Friday, January 26, 2018
2:00pm-3:00pm


Mechanical Engineering Building, MC102
5 King's College Road


Speaker: Bahareh Behkam
Affiliation: Virginia Tech

Abstract

Systemic chemotherapy is currently the major therapeutic approach for nearly all types and stages of cancer. Current cancer chemotherapies largely rely on passive mechanisms to control the transport of drugs and semi-passive means to control specificity (detection and binding to the target tissue) and release rates. This often leads to systemic exposure to toxic chemotherapeutics, limited penetration of the drug in poorly vascularized regions of primary tumors, and in turn limited efficacy.
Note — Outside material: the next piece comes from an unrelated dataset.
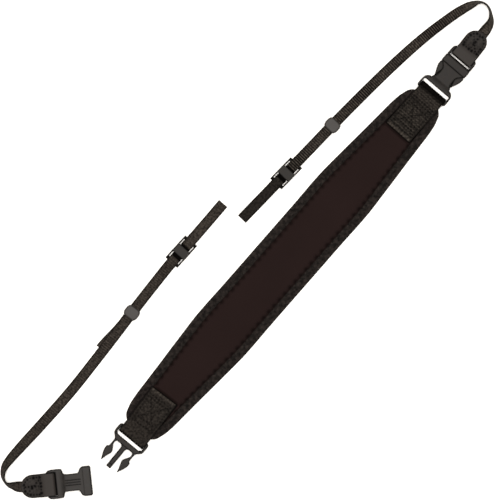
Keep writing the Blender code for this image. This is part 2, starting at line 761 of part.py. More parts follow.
# ---------------------------------------------------------------- keepers and sliders


def make_keeper(name, group, cutters):
    """Small domed sleeve with a tunnel for both layers of the webbing."""
    outline = four_sides([(x * MM, y * MM) for x, y in KEEPER_OUTLINE_MM])
    sleeve = prism(name, outline, 0, KEEPER_HEIGHT, group)
    chamfer_rims(sleeve, KEEPER_DOME, segments=2, top_only=True)
    half = NARROW_WEBBING / 2 + GAP
    roof = KEEPER_FLOOR + 2 * NARROW_THICKNESS + 3 * GAP
    low, high = (-CLEAR * 2, -half, KEEPER_FLOOR), (CLEAR * 2, half, roof)
    combine(sleeve, box(name + "_tunnel", low, high, cutters), "DIFFERENCE")
    finish(sleeve, KEEPER_PLASTIC)
    return sleeve


def make_slider(name, group, cutters):
    """Three-bar slider: low end bars, a raised middle bar and a rail along each side."""
    body = prism(
        name, both_ends(SLIDER_SIDE_MM), -SLIDER_WIDTH / 2, SLIDER_WIDTH / 2, group, upright=True
    )
    room = SLIDER_WIDTH / 2 - SLIDER_RAIL
    opening = prism(name + "_opening", both_ends(SLIDER_OPENING_MM), -room, room, cutters, upright=True)
    combine(body, opening, "DIFFERENCE")
    finish(body, PLASTIC)
    return body


# ---------------------------------------------------------------- the strap


def lay(thing, place, turn):
    thing.location = place
    thing.rotation_euler = (0, 0, turn)


def lay_on(thing, route, distance):
    """Lays a piece on the surface, over a place on a webbing's route and in line with it."""
    place, ahead = route.at(distance)
    lay(thing, place.to_3d(), atan2(ahead.y, ahead.x))


def main():
    for thing in list(bpy.data.objects):
        bpy.data.objects.remove(thing)
    parts = new_collection("camera_neck_strap")
    cutters = new_collection("cutters")

    make_pad(parts, cutters)
    make_binding(parts, cutters)

    pad_socket = make_socket(
        "pad_socket",
        WIDE_SOCKET_FRAME_MM,
        WIDE_SOCKET_NECK_MM,
        WIDE_SOCKET_FLOOR_MM,
        WIDE_SLOT,
        -WIDE_SOCKET_SLOT_END,
        WIDE_SOCKET_BAR,
        BAR_LENGTH,
        0,
        parts,
        cutters,
    )
    lay(pad_socket, SOCKET_MOUTH, SOCKET_TURN)
    connector_socket = make_socket(
        "connector_socket",
        NARROW_SOCKET_FRAME_MM,
        NARROW_SOCKET_NECK_MM,
        (),
        NARROW_SLOT,
        -NARROW_SOCKET_SLOT_END,
        NARROW_SOCKET_BAR,
        NARROW_SOCKET_BAR_LENGTH,
        NECK_GROOVES,
        parts,
        cutters,
    )
    lay(connector_socket, LOOSE_MOUTH, LOOSE_TURN)
    pad_plug = make_plug(
        "pad_plug",
        WIDE_PLUG_FRAME_MM,
        WIDE_SLOT,
        -WIDE_PLUG_BASE,
        WIDE_PLUG_BAR,
        BAR_LENGTH,
        parts,
        cutters,
        gusset=WIDE_PLUG_GUSSET,
    )
    lay(pad_plug, PLUG_SHOULDER, PLUG_TURN)
    connector_plug = make_plug(
        "connector_plug",
        NARROW_PLUG_FRAME_MM,
        NARROW_SLOT,
        -NARROW_PLUG_BASE,
        NARROW_PLUG_BAR,
        NARROW_PLUG_BAR_LENGTH,
        parts,
        cutters,
        tongue=TONGUE_LENGTH,
    )
    out = Vector((cos(SOCKET_TURN), sin(SOCKET_TURN), 0))
    fastened = SOCKET_MOUTH + out * GAP
    lay(connector_plug, fastened, SOCKET_TURN + pi)

    make_tab("webbing_tab_fastened", TAB_FASTENED_END, SOCKET_MOUTH, SOCKET_TURN, WIDE_SOCKET_BAR, parts)
    make_tab("webbing_tab_open", TAB_OPEN_END, PLUG_SHOULDER, PLUG_TURN, WIDE_PLUG_BAR, parts)
    make_leather(
        "leather_tab_fastened",
        fastened,
        SOCKET_TURN + pi,
        NARROW_PLUG_BAR,
        NARROW_PLUG_BAR_LENGTH,
        LEATHER_FASTENED_TIP,
        parts,
    )
    make_leather(
        "leather_tab_loose",
        LOOSE_MOUTH,
        LOOSE_TURN,
        NARROW_SOCKET_BAR,
        NARROW_SOCKET_BAR_LENGTH,
        LEATHER_LOOSE_TIP,
        parts,
    )

    for which, rows, slider, keeper, tail, tail_shift in (
        ("fastened", FASTENED_ROUTE, FASTENED_SLIDER_AT, FASTENED_KEEPER_AT, FASTENED_TAIL_AT, 0.0),
        ("loose", LOOSE_ROUTE, LOOSE_SLIDER_AT, LOOSE_KEEPER_AT, LOOSE_TAIL_AT, LOOSE_TAIL_SHIFT),
    ):
        route = Route([(x * MM, y * MM, roll, lift * MM) for x, y, roll, lift in rows])
        slider_at, keeper_at, tail_at = (route.length - back for back in (slider, keeper, tail))
        name = "connector_strap_" + which
        make_narrow_webbing(name, route, slider_at, keeper_at, tail_at, tail_shift, parts)
        lay_on(make_slider("strap_slider_" + which, parts, cutters), route, slider_at)
        lay_on(make_keeper("strap_keeper_" + which, parts, cutters), route, keeper_at)


main()
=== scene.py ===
"""Camera neck strap: the soft and moulded pieces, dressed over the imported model.

The strap lies flat on a pale floor and is seen from straight above, as in the
photograph. All sizes are in metres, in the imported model's frame: +X along the
pad towards the fastened buckle, +Z up, with the pad's underside at z = 0.
"""

from math import cos, hypot, pi, radians, sin

import bmesh
import bpy
import numpy as np
from bpy.props import FloatProperty, FloatVectorProperty, IntProperty, PointerProperty
from mathutils import Matrix, Vector


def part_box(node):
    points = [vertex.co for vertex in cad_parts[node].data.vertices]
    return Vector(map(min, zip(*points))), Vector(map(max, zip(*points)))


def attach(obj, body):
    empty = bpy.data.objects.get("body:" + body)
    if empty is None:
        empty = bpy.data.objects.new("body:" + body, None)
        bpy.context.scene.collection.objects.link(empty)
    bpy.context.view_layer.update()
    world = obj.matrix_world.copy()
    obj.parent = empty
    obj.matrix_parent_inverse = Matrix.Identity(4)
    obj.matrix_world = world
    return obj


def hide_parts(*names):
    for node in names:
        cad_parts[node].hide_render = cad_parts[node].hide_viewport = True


bl_info = {
    "name": "Camera Neck Strap",
    "version": (1, 0, 0),
    "blender": (4, 5, 0),
    "location": "View3D > Sidebar > Neck Strap",
    "description": "Builds a padded camera neck strap over its packed model",
    "category": "Object",
}

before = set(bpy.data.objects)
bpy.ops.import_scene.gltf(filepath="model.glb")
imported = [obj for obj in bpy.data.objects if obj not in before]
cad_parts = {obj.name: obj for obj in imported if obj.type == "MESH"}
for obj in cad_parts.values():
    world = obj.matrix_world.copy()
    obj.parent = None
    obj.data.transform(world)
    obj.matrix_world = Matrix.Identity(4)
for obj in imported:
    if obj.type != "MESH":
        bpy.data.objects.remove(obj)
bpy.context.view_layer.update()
MM = 0.001
ROOT = "root"


def span(node, axis):
    """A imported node's size along an axis."""
    low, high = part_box(node)
    return high[axis] - low[axis]


# -------------------- where things lie

# half of the pad's outline: distance from its middle, half-width there
PAD_OUTLINE_MM = (
    (0.0, 27.5), (45.0, 27.5), (88.0, 27.5), (103.0, 26.5), (120.5, 25.3), (138.0, 24.0), (156.0, 22.8),
    (173.5, 21.5), (180.5, 20.4), (184.5, 19.2),
)
PAD_END_RADIUS = 11.0 * MM
PAD_CORNER_ANGLES = range(66, -1, -3)
SIDE_POINTS = 120
EDGE_BLEND = 8  # stations over which the way in from the edge is evened
FOAM_BORDER = 8.0 * MM  # rings run along the edge out to here, and towards the pad's spine beyond
FOAM_RINGS_MM = (2.2, 5.0, 7.0, 7.5, 8.0, 8.5, 9.0, 9.6, 10.3, 11.2, 12.3, 13.8, 16, 19, 22, 25, 27.5)
TUCKED_IN = 7.0 * MM  # the foam's edge inside the binding
TUCKED_LEVELS = (2.4 * MM, 1.5 * MM)
FOAM_SWAY, SWAY_LENGTHS = 0.06 * MM, (31 * MM, 11 * MM)  # the foam's face isn't quite even
SWAY_START, SWAY_RISE = 10 * MM, 6 * MM

# Heights across the pad's edge: distance in from the edge, top of the foam, underside of the foam
FOAM_EDGE_MM = (
    (7.0, 2.7, 1.25), (7.9, 3.0, 0.95), (8.6, 3.75, 0.5), (9.5, 4.75, 0.22), (10.6, 5.45, 0.08),
    (12.0, 5.9, 0.0), (14.0, 6.15, 0.0), (18.0, 6.3, 0.0), (27.5, 6.4, 0.0),
)
# The binding's section, round from the inner lip on top to the inner lip underneath:
# distance in from the edge, height, share of the quilting there
BINDING_SECTION_MM = (
    (8.05, 3.15, 0.5), (7.85, 3.5, 0.8), (7.3, 3.72, 1.0), (6.6, 3.85, 1.0), (5.9, 3.95, 1.0),
    (5.2, 4.0, 1.0), (4.5, 4.0, 1.0), (3.9, 3.96, 1.0), (3.3, 3.9, 1.0), (2.7, 3.8, 1.0), (2.1, 3.65, 0.9),
    (1.5, 3.4, 0.7), (0.9, 3.0, 0.4), (0.4, 2.5, 0.1), (0.1, 1.9, 0.0), (0.3, 1.2, 0.0), (0.8, 0.6, 0.0),
    (1.6, 0.28, -0.2), (2.6, 0.2, -0.4), (3.6, 0.2, -0.4), (4.6, 0.2, -0.4), (5.6, 0.22, -0.4),
    (6.6, 0.28, -0.4), (7.5, 0.4, -0.3), (8.0, 0.75, 0.0), (7.7, 1.05, 0.0), (5.0, 1.2, 0.0),
    (2.0, 1.35, 0.0), (1.3, 1.9, 0.0), (2.0, 2.5, 0.0), (5.0, 2.75, 0.0), (7.7, 2.85, 0.0),
)
SEAM_DENT = 0.75 * MM  # half the width of the dent along the zigzag thread
SEAM_LEVELS = ((3.72 * MM, 3.62 * MM, 1), (0.23 * MM, 0.3 * MM, -1))
PUFF = 0.35 * MM  # how far the binding swells between two needle holes
PUFF_MIDDLE = 5.5 * MM
HOLE_PITS = (1.05 * MM, 1.3 * MM)  # how wide the outer and the inner needle holes are drawn in
HOLE_SHARE = 0.06  # of a stitch, hidden in each of its holes
UNCOVERED = 0.05  # a stitch under a tab is left out above this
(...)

By contrast, engineered bacteria have been shown to safely accumulate in cancerous tissue with high selectivity, effectively penetrate in poorly vascularized regions of tumors, and treat cancers that are not responsive to standard chemotherapy. However, clinical success in immunocompetent hosts has been rare due to insufficient tumor colonization by bacteria. We hypothesized that a combinatorial therapy approach based on integrating live attenuated tumor-targeting bacteria with chemotherapeutics-loaded nanoparticles will amplify the therapeutic potential of both modalities. Thus, we have developed a Nanoscale Bacteria-Enabled Drug Delivery System (NanoBEADS) in which the functional capabilities of Salmonella Typhimurium bacteria as intelligent “cargo” carriers are interfaced with and augmented by chemotherapeutic-loaded PLGA nanoparticles. I will discuss our work in biomanufacturing of NanoBEADS and investigation of their intracellular invasion and intratumoral penetration efficacy, compared to nanoparticle vectors. I will also describe our theoretical and experimental work on utilizing synthetic biology methods to develop a distributed network of NanoBEADS that communicate among themselves and with their immediate environment, and function as an intelligent, reconfigurable, and adaptable swarm for controlled and targeted in-situ drug-delivery.

Biosketch

Prof. Bahareh Behkam earned her B.Sc. degree from Sharif University of Technology, and her M.Sc. and Ph.D. degrees from Carnegie Mellon University, all in Mechanical Engineering. She is an associate professor of Mechanical Engineering with affiliate appointments in the School of Biomedical Engineering and Sciences and the Macromolecules Innovation Institute at Virginia Tech. Dr. Behkam is the director of the MicroN BASE Laboratory at Virginia Tech. Her research expertise is in micro/nanoscale systems engineering, with a focus on biomedical applications. She was a recipient of the Virginia Tech’s College of Engineering Outstanding New Assistant Professor Award in 2012 and the National Science Foundation CAREER award in 2015. Her research work has been awarded the 2012 Adhesion Society Peeble Award, the 2013 ASME-NEMB Aline Best Paper Award, and 2014 ASME-NEMB Best Poser Award. She is an associate editor for the Journal of Micro-Bio Robotics.